The only place that could see improvement currently is down by the lower link, which is susceptible to debris loading up within the opening in the frame that houses the link. With soil and pine needles it's a non-issue, but there have been occasions where rocks have gotten in there and with the wrong timing, get caught between the link and the seat tube of the frame as the bike moves through its travel. If the brace bridge between the seat and chain stay were a tad taller, acting more as a fender in a similar fashion to the V10, it would pretty well eliminate this from happening.


We do also find the rubber grommets for the internal cable routing difficult at times, being a little tricky to get them to sit into the ports when a cable is in place.

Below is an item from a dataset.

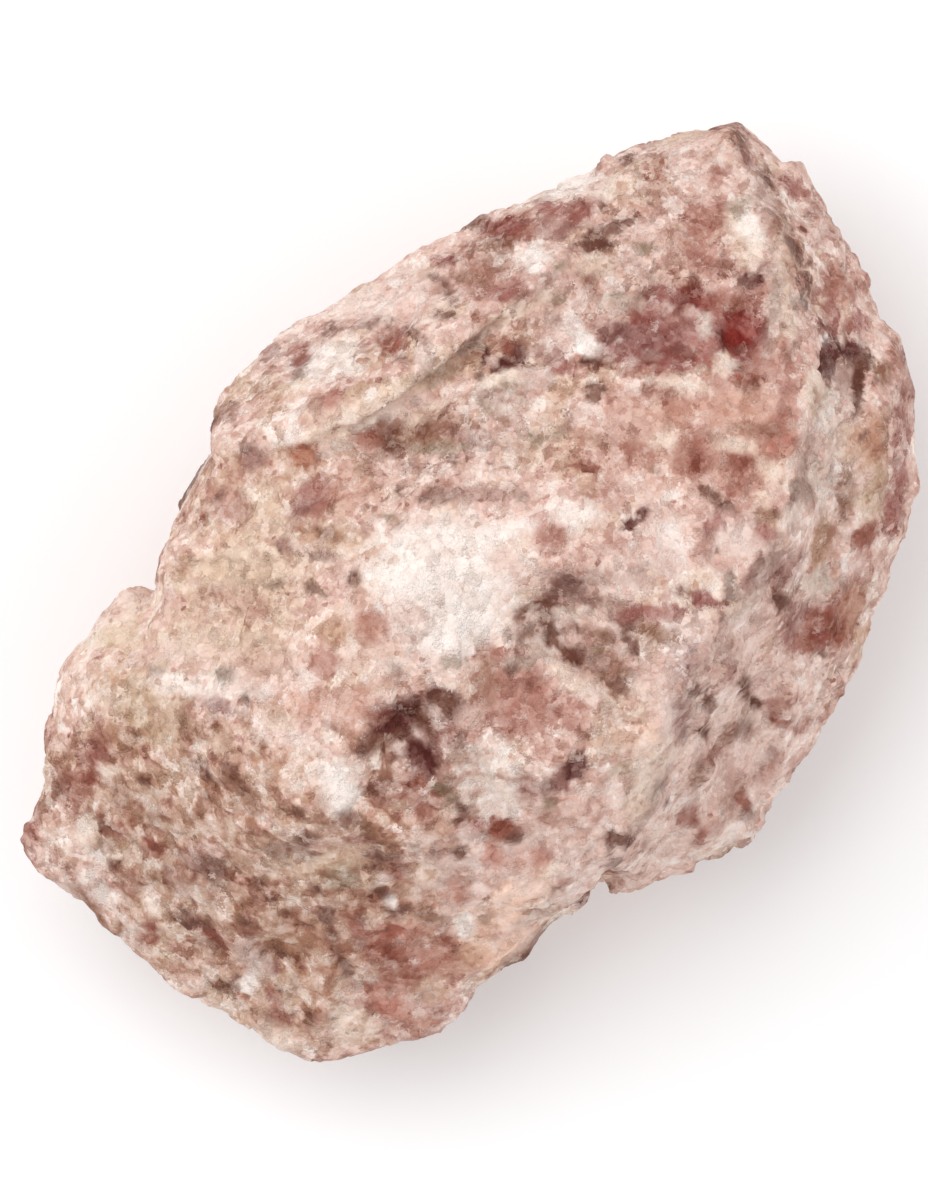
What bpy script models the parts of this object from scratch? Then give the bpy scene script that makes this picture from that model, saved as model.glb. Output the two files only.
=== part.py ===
"""A rough hand specimen of pink aventurine: one broken lump of granular quartz, lying on a flat break.

The lump is shaped the way it broke. Convex blocks, each bounded by fracture faces, overlap to make the
mass and are fused into one skin. The skin is then worn in: broad swells, chipped facets, ledges, hollows
and, down one flank, the ridges of the rock's layering. X runs along the stone, Y across it and Z up, and
the origin is on the floor under its middle.
"""

import bmesh
import bpy
from mathutils import Vector, noise

# Overall size of the stone as it lies, in metres.
LENGTH = 0.070
WIDTH = 0.0466
HEIGHT = 0.0358

# Everything below is in millimetres.
MM = 0.001

# Corners of each block. The outline of the stone, seen from above, is where they reach furthest.
BLOCKS = {
    "core": [
        # the ridge between the broad upper face and the flank, from the far tip to the near end
        (33.4, 11.2, 21.0), (30.9, 4.2, 25.5), (25.0, -5.3, 30.0), (17.9, -10.6, 32.6),
        (8.1, -13.0, 34.0), (2.1, -15.2, 32.0), (-5.0, -18.6, 25.8),
        # the upper face and the shoulder
        (6.5, -3.5, 35.2), (-1.0, 2.8, 35.4), (-7.5, 3.0, 34.0), (-16.7, 1.8, 31.0),
        (-17.2, -3.2, 30.8), (-20.2, 9.4, 26.5), (-13.4, 14.6, 25.5), (-5.0, 17.5, 26.0),
        (4.0, 18.5, 24.5), (20.0, 15.5, 24.0),
        # the outline at half height
        (34.5, 11.2, 17.0), (35.2, 5.6, 17.5), (33.0, -2.0, 18.5), (31.0, -7.0, 19.5),
        (27.0, -13.0, 19.5), (22.0, -16.2, 19.0), (14.0, -20.2, 17.0), (4.0, -23.0, 14.5),
        (-4.0, -22.2, 13.0), (-10.3, 17.2, 17.0), (-13.6, 15.2, 17.0), (2.0, 20.0, 15.0),
        (22.6, 16.9, 17.0), (26.6, 14.8, 17.0), (30.8, 13.5, 17.0),
        # the underside
        (31.5, 9.5, 8.0), (33.0, 1.0, 9.0), (29.0, -9.0, 10.0), (19.0, -16.5, 8.0), (5.0, -21.0, 6.0),
        (-12.0, 13.5, 7.0), (4.0, 18.0, 6.0), (19.0, 15.5, 9.0), (-23.0, 5.0, -2.0),
        (-20.0, -12.0, -2.0), (-6.0, -16.5, -2.0), (9.0, -17.5, -2.0), (19.0, -12.5, -2.0),
        (27.0, -4.0, -2.0), (28.0, 4.0, -2.0), (15.0, 13.0, -2.0), (2.0, 14.0, -2.0),
        (-12.0, 11.0, -2.0),
    ],
    "foot": [
        # the ridge above the near break
        (-22.8, 13.6, 19.5), (-21.7, 12.6, 22.5), (-20.2, 9.4, 26.5), (-17.4, 6.0, 30.0),
        (-16.7, 1.8, 31.2), (-17.2, -3.2, 31.0), (-15.9, -5.4, 30.8), (-10.5, -11.5, 29.0),
        (-5.0, -18.6, 25.6), (-12.8, -17.0, 22.5),
        # the outline at half height
        (-8.0, -20.9, 16.0), (-11.0, -20.7, 15.0), (-18.0, -19.8, 14.5), (-22.0, -19.9, 13.5),
        (-28.8, -16.8, 12.0), (-31.4, -11.2, 12.5), (-32.8, -7.4, 13.0), (-33.2, -1.5, 13.5),
        (-32.6, 5.0, 14.5), (-28.6, 9.6, 18.0), (-25.6, 12.0, 17.5), (-22.8, 13.9, 18.0),
        (-17.0, 15.2, 18.0), (-15.0, 13.6, 18.0),
        # the underside
        (-31.0, -4.5, 6.0), (-28.0, -14.0, 6.0), (-18.0, -18.5, 7.0), (-25.5, 10.5, 7.0),
        (-12.0, 10.0, 0.0), (-27.0, 6.0, -2.0), (-28.5, -7.0, -2.0), (-17.0, -15.5, -2.0),
        (-5.0, -18.5, 6.0), (-5.0, -17.0, -1.0),
    ],
    "nose": [
        (-33.5, 7.3, 13.5), (-33.2, 2.5, 13.5), (-29.4, 8.8, 17.4), (-30.4, 3.0, 17.0),
        (-28.0, 7.0, 8.0), (-29.5, 1.0, 8.0),
    ],
    "flank": [
        # the crest of the layered slab
        (35.0, 7.4, 19.0), (32.2, -1.9, 21.8), (28.6, -8.0, 24.2), (20.2, -15.0, 24.8),
        (11.3, -19.4, 22.4), (1.0, -22.4, 18.6),
        # the outline at half height
        (35.9, 6.8, 17.5), (35.4, 3.6, 18.0), (33.3, -3.5, 18.5), (32.4, -6.8, 19.0),
        (30.7, -10.1, 19.5), (27.2, -15.3, 19.0), (22.6, -17.3, 18.0), (15.6, -21.5, 16.5),
        (9.0, -23.4, 15.5), (2.4, -25.1, 14.0), (-1.8, -23.4, 13.0), (-7.0, -21.6, 12.0),
        # the underside
        (31.5, -5.0, 9.0), (24.0, -15.0, 10.0), (9.0, -21.5, 8.0), (-2.0, -21.0, 7.0), (24.0, 2.0, 2.0),
        (22.0, -8.0, 0.0), (8.0, -15.0, -1.0), (-4.0, -14.0, 1.0),
    ],
    "shoulder": [
        # its rim, where it stands above the upper face, and the top of the slope beyond the rim
        (-6.3, 17.6, 26.4), (-1.8, 14.8, 29.2), (4.2, 12.1, 30.7), (8.4, 12.0, 30.4),
        (12.5, 12.0, 29.6), (19.0, 11.6, 27.0), (0.5, 15.8, 29.0), (6.0, 14.4, 30.0),
        (12.0, 14.0, 28.8),
        # the outline and the underside
        (22.6, 16.8, 19.0), (10.7, 18.4, 20.0), (1.4, 21.4, 19.0), (-4.0, 20.5, 19.0),
        (0.0, 15.0, 6.0), (14.0, 13.0, 6.0),
    ],
}

# Steps where one sheet of rock broke off short of the next: where the step starts and ends, seen from
# above, how high it is, and how far behind it the raised sheet takes to level out. The sheet is to the
# left of the way from start to end.
LEDGES = {
    "under the shoulder": ((-14.0, 14.6), (-4.0, 7.5), 0.9, 7.0),
    "across the near ridge": ((-12.0, 6.5), (-3.0, 5.5), 0.6, 5.0),
    "splinter on the crown": ((2.5, 6.9), (8.5, 3.5), 0.7, 3.5),
}
LEDGE_WANDER = 0.5

# Bowls where a nest of grains fell out: the middle, the radius, and the depth.
HOLLOWS = {
    "crystal nest": ((-9.0, -4.2, 33.0), 3.4, 1.3),
    "curled scoop": ((3.6, -5.6, 35.0), 4.4, 0.8),
    "flank notch": ((28.3, -5.8, 27.0), 2.2, 2.9),
    "red pocket": ((24.5, 0.5, 29.0), 3.0, 1.1),
}

# Broad swells: how wide they are, and how high.
SWELL_WIDTH = 13.0
SWELL_HEIGHT = 0.9

# Chipped facets, large and small: how wide each is, and how steeply it tilts.
CHIPS = {"large": (9.0, 0.09), "small": (4.0, 0.10)}
CHIP_EASE = 2.2

# The layered flank: how far apart its sheets are, how far each runs, how high its ridge stands, and
# which way the sheets face.
SHEET_SPACING = 2.2
SHEET_RUN = 18.0
SHEET_RIDGE = 0.7
SHEET_FACING = Vector((0.6, -0.75, 0.28))

# The skin is remade at this spacing, then thinned to about this many triangles.
SKIN_SPACING = 0.35
TRIANGLES = 8000

ROSE = (0.578, 0.392, 0.323, 1.0)
ROUGHNESS = 0.6


def clear_scene():
    for obj in list(bpy.data.objects):
        bpy.data.objects.remove(obj)


def add_block(mesh, corners):
    """Adds one convex block with these corners to the mesh."""
    points = [mesh.verts.new(Vector(corner) * MM) for corner in corners]
    hull = bmesh.ops.convex_hull(mesh, input=points)
    spare = [v for v in hull["geom_interior"] if isinstance(v, bmesh.types.BMVert)]
    bmesh.ops.delete(mesh, geom=spare, context="VERTS")


def overlapping_blocks():
    mesh = bmesh.new()
    for corners in BLOCKS.values():
        add_block(mesh, corners)
    bmesh.ops.recalc_face_normals(mesh, faces=mesh.faces)
    data = bpy.data.meshes.new("aventurine")
    mesh.to_mesh(data)
    mesh.free()
    stone = bpy.data.objects.new("aventurine", data)
    bpy.context.collection.objects.link(stone)
    return stone


def apply_modifiers(obj):
    graph = bpy.context.evaluated_depsgraph_get()
    shaped = bpy.data.meshes.new_from_object(obj.evaluated_get(graph))
    obj.modifiers.clear()
    obj.data = shaped


def fuse(stone):
    """Makes one skin around all the blocks."""
    skin = stone.modifiers.new("skin", "REMESH")
    skin.mode = "VOXEL"
    skin.voxel_size = SKIN_SPACING * MM
    apply_modifiers(stone)


def chip(place, width, tilt):
    """Height of the tilted facet that this place falls on, eased into the next one where the two meet."""
    reach, middles = noise.voronoi(place / width)
    heights = []
    for middle in middles[:2]:
        lean = 2 * noise.cell_vector(middle * 7.3) - Vector((1, 1, 1))
        heights.append(tilt * (place - middle * width).dot(lean))
    share = min(1, 0.5 + (reach[1] - reach[0]) * CHIP_EASE)
    return share * heights[0] + (1 - share) * heights[1]


def layering(place):
    """Ridges where the rock's sheets, which stand nearly upright, come to the surface."""
    depth = place.dot(SHEET_FACING)
    stretched = place / SHEET_RUN + SHEET_FACING * depth * (1 / SHEET_SPACING - 1 / SHEET_RUN)
    return SHEET_RIDGE * (abs(noise.noise(stretched)) - 0.3)


def flank_share(normal):
    """How far a spot belongs to the layered flank, from the way it faces: 0 to 1."""
    return min(1, max(0, 2.5 * (0.55 * normal.x - 0.85 * normal.y) - 0.6))


def hollow(place):
    depth = 0.0
    for middle, radius, deepest in HOLLOWS.values():
        near = (place - Vector(middle)).length / radius
        if near < 1:
            depth -= deepest * (1 - near * near) ** 2
    return depth


def ledge(place):
    height = 0.0
    for start, end, step, levels_out in LEDGES.values():
        edge = Vector(end) - Vector(start)
        run = edge.normalized()
        flat = place.xy - Vector(start)
        behind = flat.dot(Vector((-run.y, run.x))) + LEDGE_WANDER * noise.noise(place / 2)
        along = flat.dot(run) / edge.length
        if 0 < behind < levels_out and 0 < along < 1:
            height += step * (1 - behind / levels_out) * min(1, 5 * along, 5 * (1 - along))
    return height


def relief(place, normal):
    """How far the worn skin stands out from the fused blocks, in millimetres."""
    rise = SWELL_HEIGHT * noise.noise(place / SWELL_WIDTH)
    rise += sum(chip(place, width, tilt) for width, tilt in CHIPS.values())
    rise += layering(place) * flank_share(normal)
    if normal.z > 0.2:
        rise += hollow(place) + ledge(place)
    return rise


def wear(stone):
    """Moves every point of the skin along its normal by the relief there."""
    mesh = bmesh.new()
    mesh.from_mesh(stone.data)
    mesh.normal_update()
    for point in mesh.verts:
        point.co += point.normal * relief(point.co / MM, point.normal) * MM
    mesh.to_mesh(stone.data)
    mesh.free()


def thin_out(stone):
    fewer = stone.modifiers.new("fewer faces", "DECIMATE")
    fewer.ratio = TRIANGLES / (2 * len(stone.data.polygons))
    apply_modifiers(stone)


def flatten_base(stone):
    """Cuts the stone off level at the floor, which leaves the flat break that it lies on."""
    mesh = bmesh.new()
    mesh.from_mesh(stone.data)
    cut = bmesh.ops.bisect_plane(
        mesh, geom=mesh.verts[:] + mesh.edges[:] + mesh.faces[:], dist=0.02 * MM,
        plane_co=(0, 0, 0), plane_no=(0, 0, -1), clear_outer=True,
    )
    rim = [e for e in cut["geom_cut"] if isinstance(e, bmesh.types.BMEdge)]
    for point in {v for e in rim for v in e.verts}:
        point.co.z = 0
    bmesh.ops.holes_fill(mesh, edges=rim)
    bmesh.ops.triangulate(mesh, faces=mesh.faces)
    mesh.to_mesh(stone.data)
    mesh.free()


def fit_to_size(stone):
    """Brings the stone to its overall size, with the origin on the floor under its middle."""
    corners = [Vector(corner) for corner in stone.bound_box]
    low = Vector(min(c[axis] for c in corners) for axis in range(3))
    high = Vector(max(c[axis] for c in corners) for axis in range(3))
    middle = Vector(((low.x + high.x) / 2, (low.y + high.y) / 2, low.z))
    stretch = [size / span for size, span in zip((LENGTH, WIDTH, HEIGHT), high - low)]
    for point in stone.data.vertices:
        point.co = [(at - centre) * factor for at, centre, factor in zip(point.co, middle, stretch)]


def quartz():
    material = bpy.data.materials.new("aventurine quartz")
    material.use_nodes = True
    shader = material.node_tree.nodes["Principled BSDF"]
    shader.inputs["Base Color"].default_value = ROSE
    shader.inputs["Roughness"].default_value = ROUGHNESS
    shader.inputs["Metallic"].default_value = 0.0
    return material


clear_scene()
aventurine = overlapping_blocks()
fuse(aventurine)
wear(aventurine)
thin_out(aventurine)
flatten_base(aventurine)
fit_to_size(aventurine)
aventurine.data.materials.append(quartz())
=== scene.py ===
# Rough pink aventurine on a pale sweep, seen from above.
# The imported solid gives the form. A finer skin stands in for it, with the grains in relief.
import math
import random

import bmesh
import bpy
import numpy as np
from mathutils import Matrix, Vector
from mathutils.bvhtree import BVHTree
from mathutils.noise import voronoi


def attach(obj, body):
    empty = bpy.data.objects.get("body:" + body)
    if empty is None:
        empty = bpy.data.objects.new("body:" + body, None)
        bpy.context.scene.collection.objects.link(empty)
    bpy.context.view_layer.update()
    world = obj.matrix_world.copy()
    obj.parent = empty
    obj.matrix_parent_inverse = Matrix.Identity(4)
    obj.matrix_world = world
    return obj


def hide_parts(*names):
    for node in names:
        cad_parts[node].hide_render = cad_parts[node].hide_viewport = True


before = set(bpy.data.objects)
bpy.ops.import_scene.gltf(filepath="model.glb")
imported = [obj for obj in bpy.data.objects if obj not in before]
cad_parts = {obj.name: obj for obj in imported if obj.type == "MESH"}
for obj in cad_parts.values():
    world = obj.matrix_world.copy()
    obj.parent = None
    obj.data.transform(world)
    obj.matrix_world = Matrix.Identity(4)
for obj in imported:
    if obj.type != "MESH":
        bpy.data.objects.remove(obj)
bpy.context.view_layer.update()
mm = 0.001
tiny = 1e-6                        # too small to matter, as a length in m or as a share


def srgb(red, green, blue):
    # screen values 0 to 255 to the linear colour that shaders take
    parts = [c / 255 for c in (red, green, blue)]
    return tuple(c / 12.92 if c < 0.04045 else ((c + 0.055) / 1.055) ** 2.4 for c in parts) + (1.0,)


# camera and light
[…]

These are both minor gripes, but worth noting nonetheless.

Long Term Durability

After close to a year beating on the Nomad, we're very pleased with how the frame has worn. The pivots have needed the least amount of maintenance of any Santa Cruz that we've ridden, which equates to none. They've remained stiction free with no wear on the axles to date, which is a big feat for this test rider. The stout frame takes punishment in its stride and the integrated rubber mouldings are doing a great job of protecting it where needed.

What's The Bottom Line?

The Nomad is a bike that demands to be ridden with confidence and the more aggressive the better. It laughs off the roughest of trails and seeks more steep chutes than any trail bike we've ever ridden. The difference over many other bikes in this popular segment is that despite its aggressive stature, the Nomad climbs well—a characteristic attributed to the combination of steep seat tube, VPP suspension and light weight.


Bikes that inspire this much confidence and generate a genuine excitement to ride are a blessing in disguise. With the new found confidence riders can find themselves getting into more trouble as the bike begs to be pushed more, but it will also get them out of just as much trouble. Bikes are supposed to be fun and we think the Nomad will do a good job of blowing the socks off almost any rider willing to ride it the way it wants.